August 28, 2013
Media academic Marshall McLuhan said “The medium is the message” and in a society communicating by text messages and 140 character tweets his statement is truer than ever. But messages still need to be understood and abbreviations and acronyms can result in communication mishaps.
Kellen Company provides association management, among other professional services such as public relations, digital media and meetings management. The association world is awash in acronyms and so too, is Kellen Company. It may seem at times that we use more acronyms in our office than the U.S. Government.
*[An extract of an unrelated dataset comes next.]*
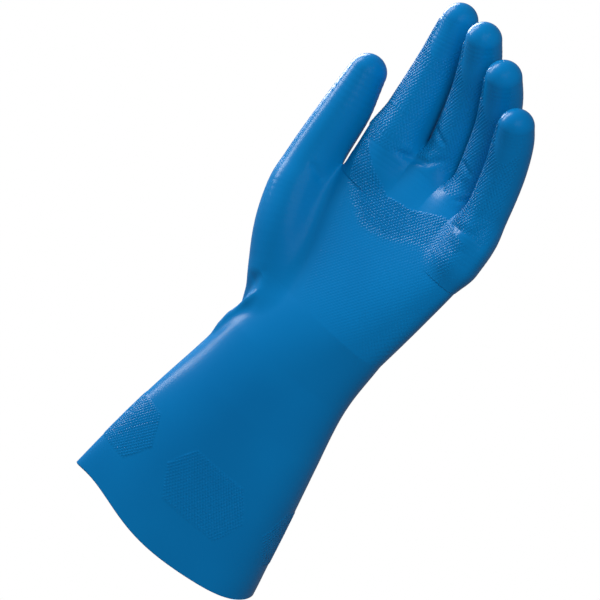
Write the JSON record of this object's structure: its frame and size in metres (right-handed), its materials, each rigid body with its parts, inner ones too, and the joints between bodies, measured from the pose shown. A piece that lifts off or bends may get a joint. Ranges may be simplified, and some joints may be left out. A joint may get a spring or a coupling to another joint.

And while these little letter jumbles make our daily lives easier, even an Orphan Annie Decoder Badge won’t help those new to association management crack the code.
For example, just for fun I Googled associations with the initials AAP. The search returned pages and pages of listings — American Association of…just pick a profession that begins with the letter “p” — pediatrician, publisher, physician, paralegal, psychologist, psychiatrist…you get the idea.
From a marketing communications perspective I love that acronyms fit more easily into a tweet or a website address but I know that it can take a lot of time, effort and money for a professional society or trade association to become readily recognizable to outsiders by its acronym. Not every organization has the resources or history of a group such as ASPCA or AAA.
Organizations that want their names to be remembered and to be associated with a specific mission or industry may be doing themselves a disservice through overutilization of their acronym. In turn, we may do other individuals and organizations a disservice by taking the shortcut when speaking or writing about them. One of Dale Carnegie’s Golden Rules is: “Remember that a person’s name is to that person the sweetest and most important sound in any language.”
So, unless your organization is IBM, remember to let people know what those letters mean.